Friday, June 03, 2005

Espanto e reflexão

Em sua sétima tese sobre O Narrador, Walter Benjamin defende a idéia de que a verdadeira narrativa é aquela que nada explica, mas que, apesar disto – ou por isto mesmo –, é capaz, depois de anos, de suscitar espanto e reflexão. Como exemplo, Benjamin cita um relato feito por Heródoto por volta de 445 a. C.
Em suas Histórias, Heródoto relata que, quando o rei egípcio Psammenit foi derrotado e levado ao cativeiro pelo rei persa Cambises, este resolveu humilhar o prisioneiro, fazendo-o assistir ao “cortejo triunfal dos persas”. Neste cortejo, a filha de Psammenit, degradada à condição de criada, levava um jarro com o qual ia ao poço buscar água. “Enquanto todos os egípcios se lamentavam com esse espetáculo, Psammenit ficou silencioso e imóvel, com os olhos no chão”, conta Heródoto, na transcrição de Benjamin. Em seguida, o rei egípcio viu o filho sendo levado para a execução, e, mesmo assim, “continuou imóvel”. No entanto, ao ver um dos seus servos, “um velho miserável”, na fila dos cativos, Psammenit “golpeou a cabeça com os punhos e mostrou os sinais do mais profundo desespero”.
Para Benjamin, o relato de Heródoto, que nada explica a respeito do comportamento do rei egípcio e “é dos mais secos”, é capaz, depois de milênios, de suscitar espanto e reflexão, assemelhando-se, por isto, “a essas sementes de trigo que durante milhares de anos ficaram fechadas hermeticamente nas câmaras das pirâmides e que conservam até hoje suas forças germinativas”.
Assim como no relato de Heródoto analisado por Benjamin, encontramos, na obra de Machado de Assis, igual capacidade de, ainda hoje, suscitar espanto e reflexão. Vejamos a seguinte passagem do Dom Casmurro, na qual o narrador rememora o episódio em que penteou os cabelos de Capitu:

"— Pronto.
— Estará bom?
— Veja no espelho.
Em vez de ir ao espelho, que pensais que fez Capitu? Não vos esqueçais que estava sentada, de costas para mim. Capitu derreou a cabeça a tal ponto que me foi preciso acudir com as mãos e ampará-la; o espaldar da cadeira era baixo. Inclinei-me depois sobre ela, rosto a rosto, mas trocados, os olhos de um na linha da boca do outro. Pedi-lhe que levantasse a cabeça, podia ficar tonta, machucar o pescoço. Cheguei a dizer-lhe que estava feia; mas nem esta razão a moveu.
— Levanta, Capitu!
Não quis, não levantou a cabeça, e ficamos assim a olhar um para o outro, até que ela abrochou os lábios, eu desci os meus, e..."

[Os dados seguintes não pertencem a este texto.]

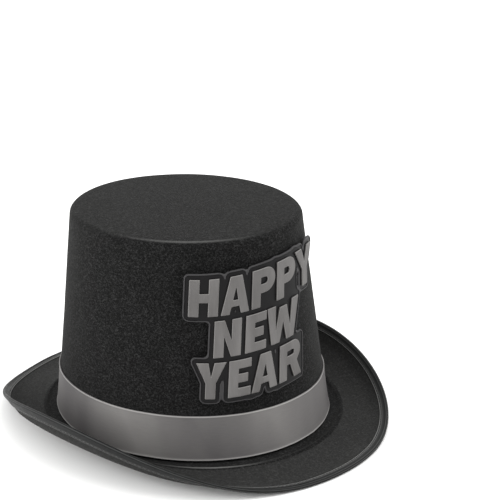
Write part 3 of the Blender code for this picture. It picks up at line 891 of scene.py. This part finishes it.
def makeBand():
    stand = hat["fit"] * wallShare
    outward = stand + bandSet["cloth"]
    section = []
    width, base, bead = bandSet["width"], bandBase, bandSet["bead"]
    edges, rings = bandSet["edgeLevels"], bandSet["rings"]
    levels = list(edges) + [width * ring / rings for ring in range(1, rings)]
    levels += [width - level for level in reversed(edges)]
    rolls = dict(zip(edges, bandSet["edgeRolls"]))
    highlights = []
    for level in levels:
        share = rolls.get(round(min(level, width - level), 4), 0.0)
        roll = share * bead
        # the bead is also painted lighter by the same share, a painted highlight along both edges
        highlights.append(share)
        height = base + level
        section.append((wallRadius(height) + outward + roll, height))
    section += [(wallRadius(base + level) + stand, base + level) for level in reversed(levels)]
    bm = turnBlank(section, bandSet["steps"], highlights)
    wrapUv(bm, bandSet["clothRadius"])

    def rule(angle, radius, height):
        level = (height - base) / width
        slack = noise.noise(Vector((math.sin(angle) * 3.2, math.cos(angle) * 3.2, level * 0.8)))
        gape = bandSet["gape"] * (1 + slack) * (2 * level - 1) ** 2
        swell = bandSet["swell"] * noise.noise(Vector((math.sin(angle) * 7, math.cos(angle) * 7, 4.0)))
        return onCrown(angle, radius + gape + swell, height)
    block(bm, rule)
    return finishPiece("band_ribbon", bm, ribbon, "ribbon")


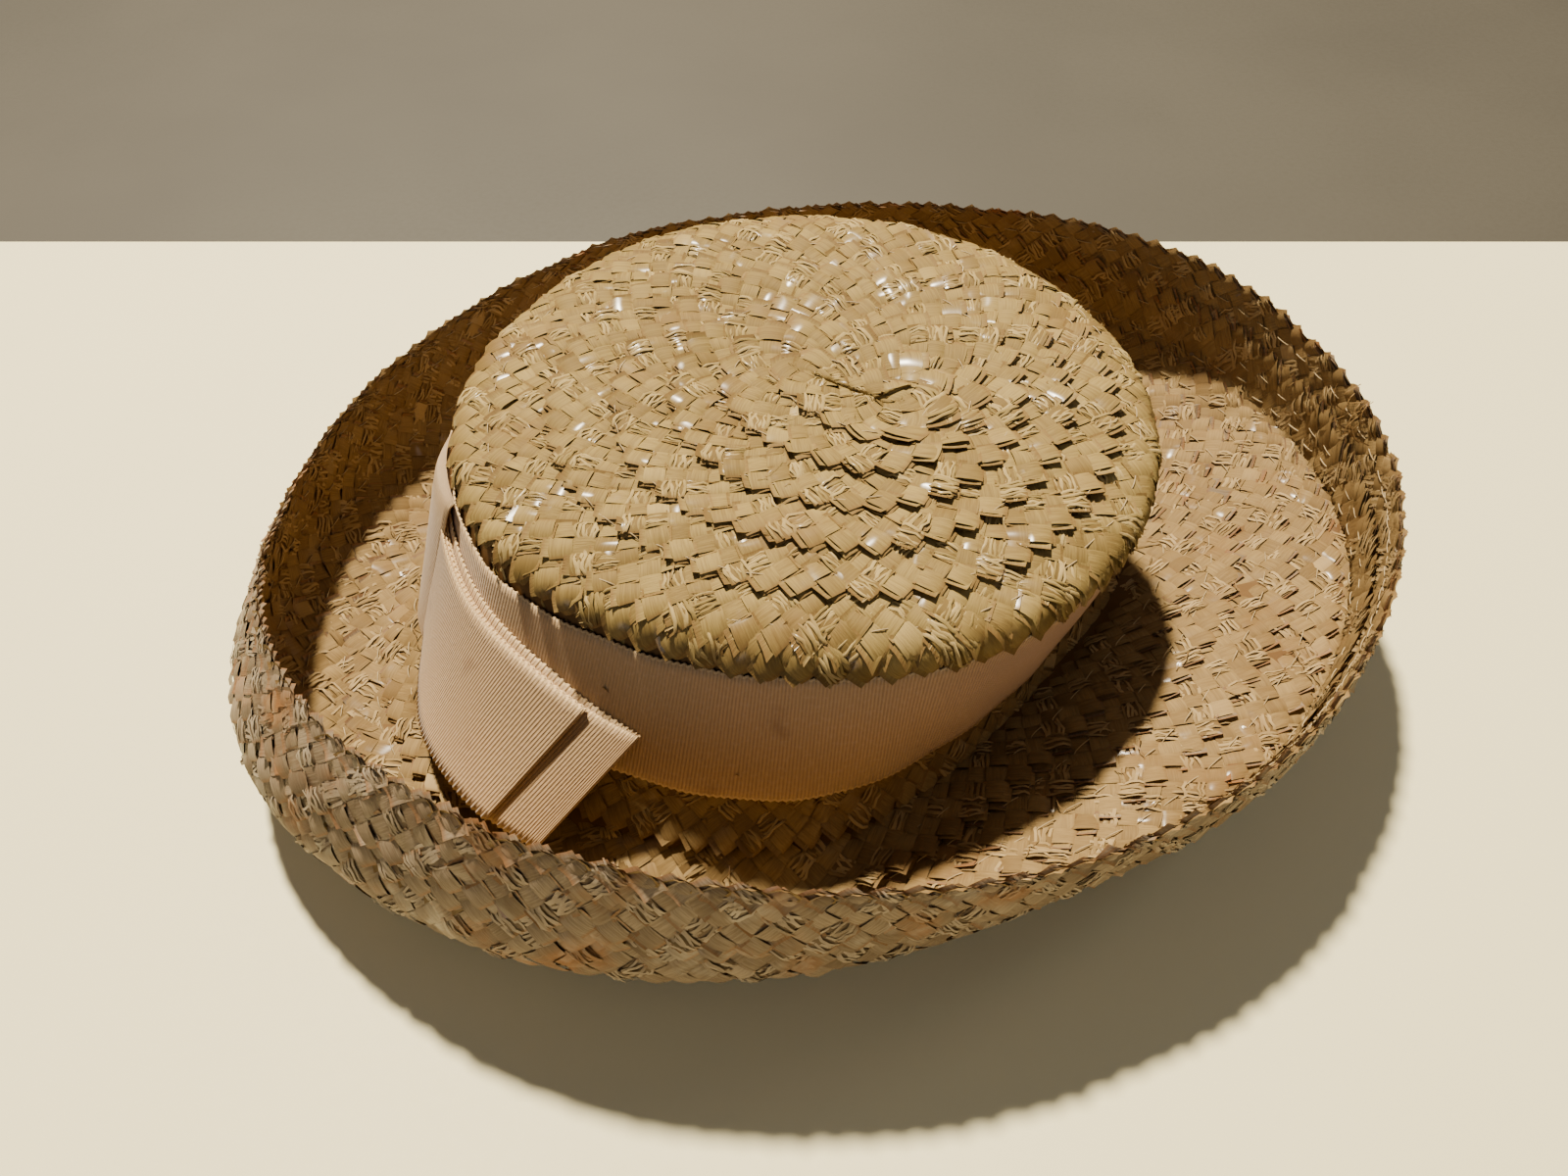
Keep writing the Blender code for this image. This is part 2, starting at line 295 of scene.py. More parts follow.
def brim(angle, coil):
    """The middle of the brim's thickness, coil by coil from the crown's foot."""
    reach, curl, foot_share, rim_share = np.moveaxis(along_rows(BRIM_COILS, coil), -1, 0)
    inner_place = foot(angle) - BROW_CENTRE
    inner = np.hypot(inner_place[..., 0], inner_place[..., 1])
    belly = RIM_RADIUS * plan(BELLY, angle)
    rim = RIM_RADIUS * plan(RIM, angle)
    radius = inner + (belly - inner) * reach + (rim - belly) * curl
    top = RIM_HEIGHT * plan(RIM_LIFT, angle)
    height = UNDER_FOOT * foot_share + top * rim_share
    even = UNDER_FOOT * (1.0 - reach) + top * WIDEST_HEIGHT * reach
    height = height + np.maximum(0.0, even - height) * np.maximum(0.0, plan(EVEN_CLIMB, angle))
    direction = unit(inner_place * (1.0, 1.0, 0.0))
    return BROW_CENTRE + direction * radius[..., None] + upright(height)


def brim_middle(angle, coil):
    """The brim between its two layers of plait, clear of the table."""
    return lifted(brim, angle, coil, BRIM_MIDDLE)


def normal_of(surface, angle, coil):
    """The direction out of the hat's upper side."""
    small = 1e-3
    out = surface(angle, coil + small) - surface(angle, coil - small)
    round_it = surface(angle + small, coil) - surface(angle - small, coil)
    return unit(np.cross(out, round_it))


def lifted(surface, angle, coil, height):
    """Points on a surface, moved off it by height."""
    height = np.broadcast_to(height, np.shape(angle))
    return surface(angle, coil) + normal_of(surface, angle, coil) * height[..., None]


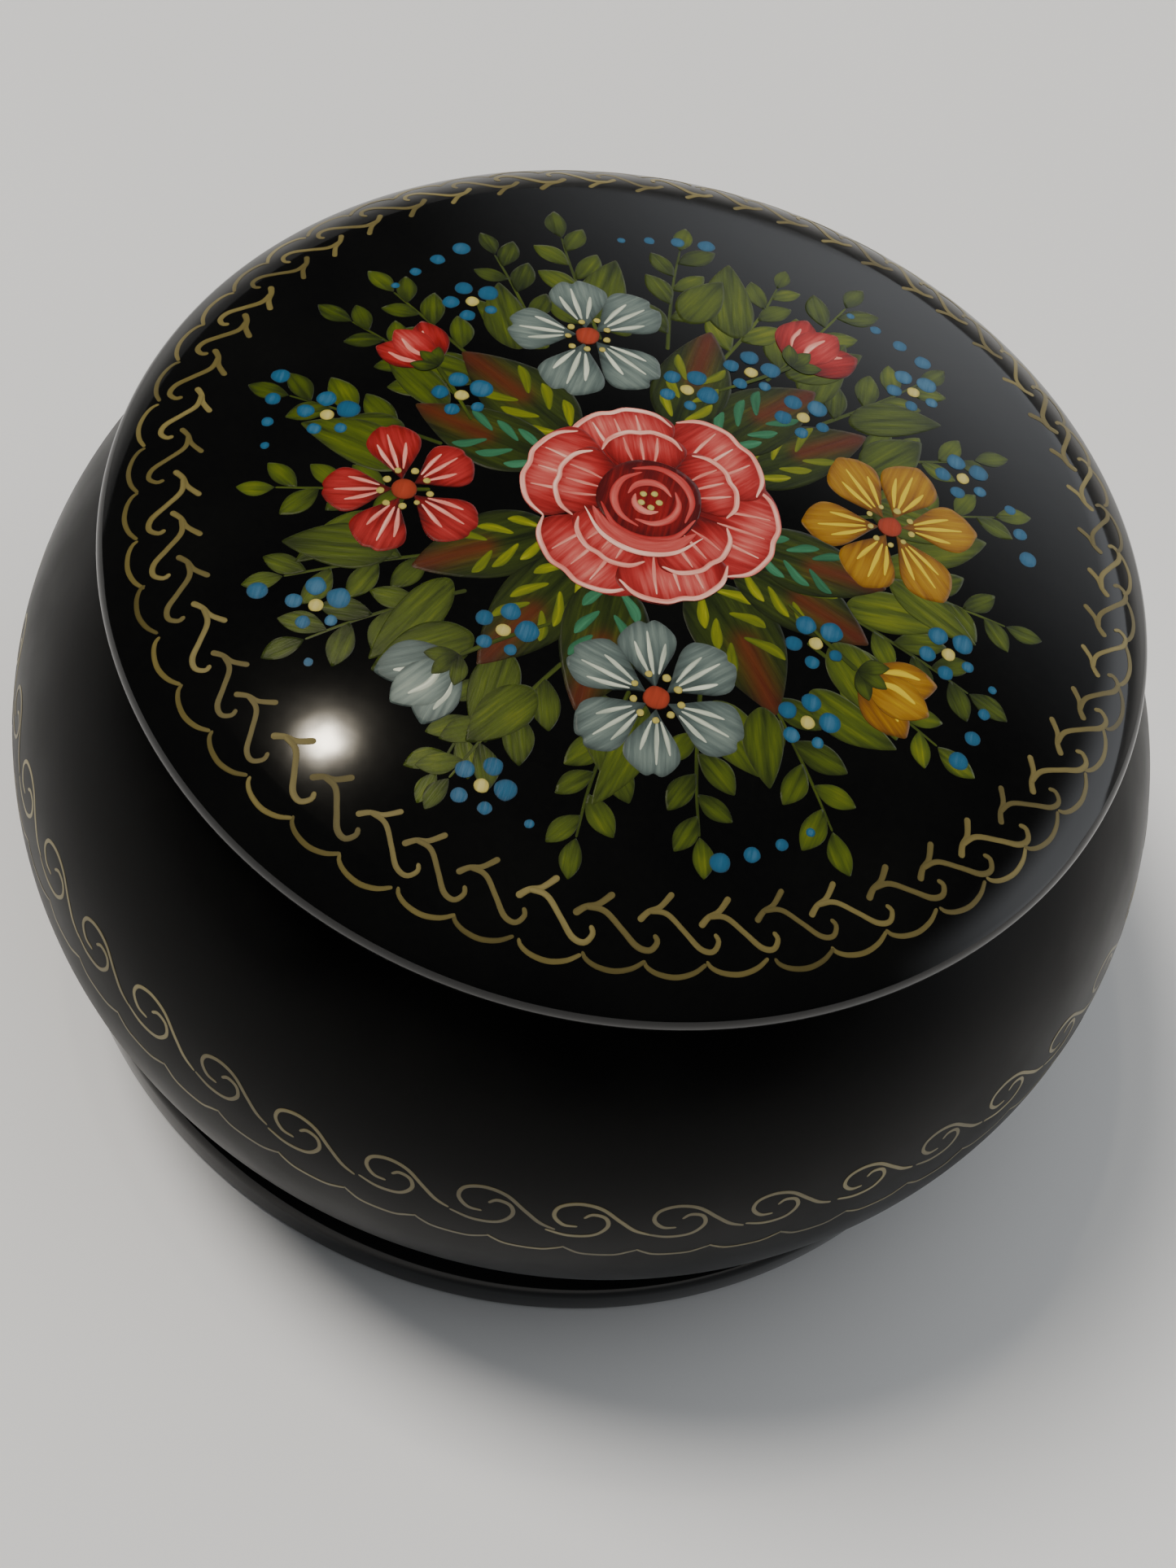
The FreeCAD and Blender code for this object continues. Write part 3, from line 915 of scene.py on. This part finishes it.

Comentando essa passagem em crônica publicada no Jornal do Commercio em 19/03/1900, José Veríssimo já observava que o escritor, ao traçar seus personagens, não buscava fazer-lhes a psicologia, “procurando decompor uma alma, como se decompõe um corpo em seus elementos constituintes, ou analisar os seus sentimentos como se analisa uma substância química, e explicar os seus móveis como um fisiologista explicaria o jogo das funções do nosso organismo”. Ao contrário, de acordo com o crítico, Machado de Assis apenas “explica o quanto baste para completar a representação que da sua dão os mesmos personagens nas suas falas, nos seus gestos, nas suas ações”. E, completa ele, “ao cabo os seus livros são galerias de gente viva, como este Dom Casmurro, com Capitu, José Dias, Escobar, e as figuras secundárias: os pais de Capitu, D. Glória, Justina, o tio Cosme”. O “espanto” e a “reflexão” a que Benjamin se refere, contidos na obra machadiana, são capazes não apenas de suscitar o interesse do leitor através dos anos, conservando a sempre atualidade de Machado de Assis, mas sobretudo têm o poder de trazer à vida, diante dos nossos olhos, os tipos criados pelo nosso (ainda) insuperável e verdadeiro “narrador”.